Eliten definieren sich selbst – ihre Regelkanones fungieren als Ab- und Ausgrenzung und damit als Selbstvergewisserung und Legitimation elitären Anspruchs. Mehr steckt nicht dahinter. ‚Kunst’ ist ein Mythos. Das Allerheiligste im Tempel ist leer. Wo kein Fanum, da ist auch kein Profanum.
… Es sind aber Voraussetzungen, darüber ernsthaft
(qualifiziert) sprechen zu dürfen. Mögen oder nicht mögen darf
jeder, wie es ihm passt.
Wer setzt die Voraussetzungen fest, wann wer wie über was sprechen darf? Es ist jedem belassen, jemandem, der sich nicht auf das eigene Werte- und Beurteilungsschema einlassen will, den Diskurs zu verweigern und sich mit Gleichgesinnten im Elfenbeinturm einzuschließen. Aber ich gestehe niemandem zu, im öffentlichen Diskurs allgemeingültige Qualifikationen und Disqualifikationen auszusprechen.
„Die Kunst der Fuge“ kann ein
Nicht-Musiker nur bedingt verstehen, eigentlich gar nicht,
nicht ohne Einführung jedenfalls. Und auch dann spielt der
außermusikalische Kontext immer noch eine große Rolle. Als
Stichworte lasse ich Mathematik und Biografie sowie Geschichte
der Polyphonie stehen, die alle außerhalb der Musik als des
unmittelbaren Klangprozesses liegen.
Dies macht mir erneut deutlich, worin sich vermutlich unsere Art der Rezeption unterscheidet – und bestätigt meinen Widerwillen gegen den Begriff ‚verstehen’ im Zusammenhang mit Musik. Ich versuche, Musik zu erfahren und erst in zweiter Linie (und jedenfalls nicht während des Höraktes) intellektuell zu verstehen. Ich höre nicht analytisch, sondern empathisch - die sinnliche Erfahrung und die emotionale Reaktion darauf hat für mich den absoluten Primat. Ein Defizit in dieser Beziehung ist für mich nicht heilbar. Das ist natürlich die Position eines militanten Amateurs, ich leugne es nicht … 
Noch einmal: Ostinato und Crescendo verschmelzen hier zu einem
Prinzip, das sind absolut innermusikalische Inhalte, die von
der Kraft des Rhythmus ausgehen, in der sehr komplizierten
Synthese der rhytmischen Elemente von spanischem, kubanischem
Folklore sowie Jazz. Das ist neu, revolutionär und bricht mit
der Publikumserwartung („intolerable“). Diese Inhalte stehen
hier aber in der Atmosphäre der Nachkriegszeit als Träger oder
Transporter vom außermusikalischen Kontext.

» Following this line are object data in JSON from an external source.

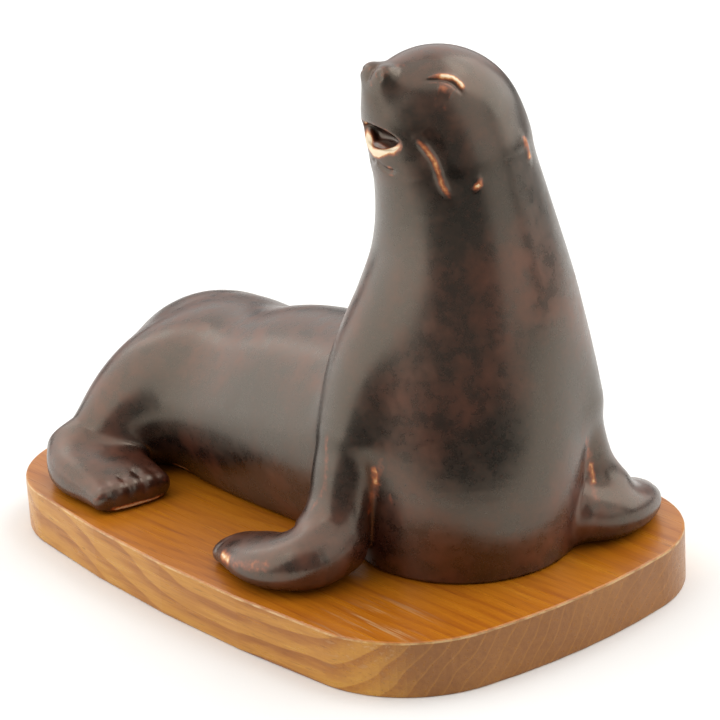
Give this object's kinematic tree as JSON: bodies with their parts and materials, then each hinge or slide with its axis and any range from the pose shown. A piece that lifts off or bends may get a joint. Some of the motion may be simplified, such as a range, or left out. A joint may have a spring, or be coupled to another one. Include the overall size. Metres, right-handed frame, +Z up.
{
  "type": "seal figurine",
  "caption": "Glazed stoneware sea lion with raised head and open mouth, sitting on a low wooden plinth with bowed sides and rounded corners.",
  "frame": {"origin": "centre of the plinth's underside", "axes": "+X along the plinth toward the animal's chest, +Y across it away from the turned head, +Z up"},
  "size_m": [0.254, 0.1664, 0.1965],
  "materials": {
    "stoneware": "semi-gloss dark brown and black glaze, mottled rust, thin and rust to cream on the edges",
    "plinth_wood": "amber lacquered teak, satin"
  },
  "bodies": {
    "root": {"seal_figure": "stoneware", "wooden_base": "plinth_wood"}
  },
  "joints": []
}
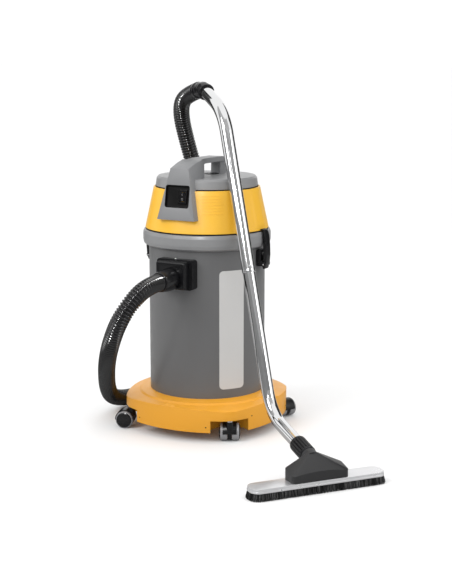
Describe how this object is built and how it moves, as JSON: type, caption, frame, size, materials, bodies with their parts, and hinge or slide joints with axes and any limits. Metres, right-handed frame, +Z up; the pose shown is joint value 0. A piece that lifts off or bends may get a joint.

Das ist alles schön und richtig, und brilliant instrumentiert ist es auch noch. Trotzdem – ich finde es langweilig; um mit Deinen Worten zu sprechen: Es gefällt mir nicht. Um es zu wiederholen: Ein Defizit in dieser Beziehung ist für mich nicht heilbar.
Das stimmt leider auch mit dem Webern-Beispiel nicht. Die
Musik des Expressionismus kann man ohne Mahler und den
Expressionismus-Kontext nicht verstehen.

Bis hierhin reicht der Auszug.